▸ WHAT YOU WILL DO
Reproduce all of the data exactly, with no line skipped.
— Begin —
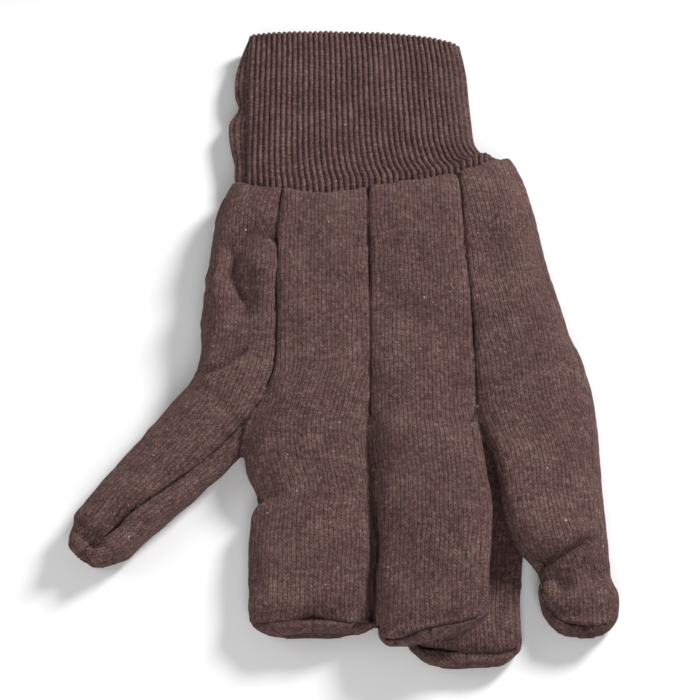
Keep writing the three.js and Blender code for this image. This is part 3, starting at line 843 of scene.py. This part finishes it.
def sewn(points, quads, edges, spot, names):
    """Presses the seams, creases, gathers and small unevenness into a skin."""
    normals = normals_of(points, quads)
    upper = np.clip(spot["level"] * 2.2 - 0.5, 0, 1)
    push = np.zeros(len(points))
    seam = np.abs(spot["field"])
    near = bell(seam, SEAM_WIDTH)
    push += CROWN_HEIGHT * between_strips(points, spot, names) * upper * bell(seam, CROWN_WIDTH)
    push -= SEAM_DEPTH * near * spot["seam_share"]
    pucker = lumps(points * np.array([0.35, 1.0, 0.35]), PUCKER_SIZE, 1)
    push += PUCKER_HEIGHT * pucker * bell(seam, PUCKER_REACH) * (1 - near)
    lip = bell(spot["tip_seam"] + LIP_AT, LIP_WIDTH) * upper
    push += LIP_HEIGHT * lip * spot["seam_share"]
    from_mouth = np.clip(spot["along"], 0, None)
    gather = lumps(points * np.array([1.0, 0.18, 0.5]), GATHER_SIZE, 2)
    push += GATHER_HEIGHT * gather * np.exp(-from_mouth / GATHER_REACH)
    push -= TUCK_DEPTH * bell(from_mouth, TUCK_WIDTH)
    push += BROAD_HEIGHT * lumps(points, BROAD_SIZE, 3) * upper
    push += MEDIUM_HEIGHT * lumps(points * np.array([1.0, 0.6, 1.0]), MEDIUM_SIZE, 4)
    push += FINE_HEIGHT * lumps(points, FINE_SIZE, 5)
    for k, key in enumerate(names):
        mine = np.clip(upper * 1.4, 0, 1) * (spot["owner"] == k)
        for path, width, depth in CREASES[key]:
            away, along = line_distance(points, path)
            taper = np.clip(np.minimum(along, 1 - along) * 5 + 0.25, 0, 1)
            push -= depth * mine * taper * bell(away, width)
    moved = points + normals * push[:, None]
    if "gap" in spot:
        down = np.clip((GAP_STARTS - points[:, 1]) / (GAP_STARTS - GAP_FULL), 0, 1)
        drop = GAP_DEPTH * down * bell(spot["gap"], GAP_WIDTH)
        drop *= np.clip(normals[:, 2] * 2, 0, 1)
        moved[:, 2] -= np.minimum(drop, np.maximum(moved[:, 2] - GAP_FLOOR, 0))
    # Points near the table are evened out, so that the wall behind them doesn't fold over.
    on_table = np.clip(1.6 - moved[:, 2] / 1.8, 0, 1)[:, None]
    moved += on_table * (relaxed(moved, edges, 4) - moved)
    lowest = TABLE_GAP + UNDERSIDE_GAP * (1 - np.clip(spot["level"] * 4, 0, 1))
    moved[:, 2] = np.maximum(moved[:, 2], lowest)
    return relaxed(moved, edges, 1, 0.3)


# How often the wrist's edge is evened out, the faces below which a patch is an island, and the
# labels of the faces that aren't a strip's: the palm's, and those past the wrist, left off.
RIM_ROUNDS = 14
ISLAND_FACES = 600
PALM = -1
OFF = -2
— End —
▸ SOLUTION FOR THIS PROBLEM
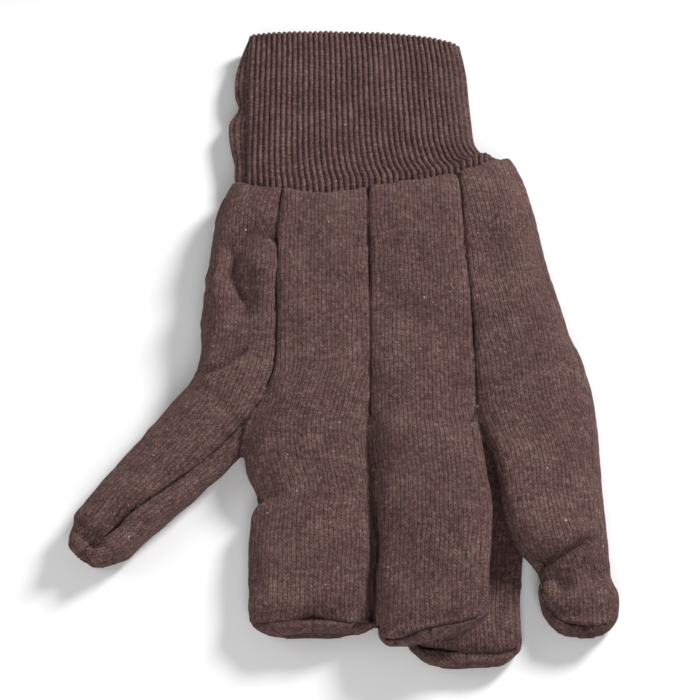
Keep writing the three.js and Blender code for this image. This is part 3, starting at line 843 of scene.py. This part finishes it.
def sewn(points, quads, edges, spot, names):
    """Presses the seams, creases, gathers and small unevenness into a skin."""
    normals = normals_of(points, quads)
    upper = np.clip(spot["level"] * 2.2 - 0.5, 0, 1)
    push = np.zeros(len(points))
    seam = np.abs(spot["field"])
    near = bell(seam, SEAM_WIDTH)
    push += CROWN_HEIGHT * between_strips(points, spot, names) * upper * bell(seam, CROWN_WIDTH)
    push -= SEAM_DEPTH * near * spot["seam_share"]
    pucker = lumps(points * np.array([0.35, 1.0, 0.35]), PUCKER_SIZE, 1)
    push += PUCKER_HEIGHT * pucker * bell(seam, PUCKER_REACH) * (1 - near)
    lip = bell(spot["tip_seam"] + LIP_AT, LIP_WIDTH) * upper
    push += LIP_HEIGHT * lip * spot["seam_share"]
    from_mouth = np.clip(spot["along"], 0, None)
    gather = lumps(points * np.array([1.0, 0.18, 0.5]), GATHER_SIZE, 2)
    push += GATHER_HEIGHT * gather * np.exp(-from_mouth / GATHER_REACH)
    push -= TUCK_DEPTH * bell(from_mouth, TUCK_WIDTH)
    push += BROAD_HEIGHT * lumps(points, BROAD_SIZE, 3) * upper
    push += MEDIUM_HEIGHT * lumps(points * np.array([1.0, 0.6, 1.0]), MEDIUM_SIZE, 4)
    push += FINE_HEIGHT * lumps(points, FINE_SIZE, 5)
    for k, key in enumerate(names):
        mine = np.clip(upper * 1.4, 0, 1) * (spot["owner"] == k)
        for path, width, depth in CREASES[key]:
            away, along = line_distance(points, path)
            taper = np.clip(np.minimum(along, 1 - along) * 5 + 0.25, 0, 1)
            push -= depth * mine * taper * bell(away, width)
    moved = points + normals * push[:, None]
    if "gap" in spot:
        down = np.clip((GAP_STARTS - points[:, 1]) / (GAP_STARTS - GAP_FULL), 0, 1)
        drop = GAP_DEPTH * down * bell(spot["gap"], GAP_WIDTH)
        drop *= np.clip(normals[:, 2] * 2, 0, 1)
        moved[:, 2] -= np.minimum(drop, np.maximum(moved[:, 2] - GAP_FLOOR, 0))
    # Points near the table are evened out, so that the wall behind them doesn't fold over.
    on_table = np.clip(1.6 - moved[:, 2] / 1.8, 0, 1)[:, None]
    moved += on_table * (relaxed(moved, edges, 4) - moved)
    lowest = TABLE_GAP + UNDERSIDE_GAP * (1 - np.clip(spot["level"] * 4, 0, 1))
    moved[:, 2] = np.maximum(moved[:, 2], lowest)
    return relaxed(moved, edges, 1, 0.3)


# How often the wrist's edge is evened out, the faces below which a patch is an island, and the
# labels of the faces that aren't a strip's: the palm's, and those past the wrist, left off.
RIM_ROUNDS = 14
ISLAND_FACES = 600
PALM = -1
OFF = -2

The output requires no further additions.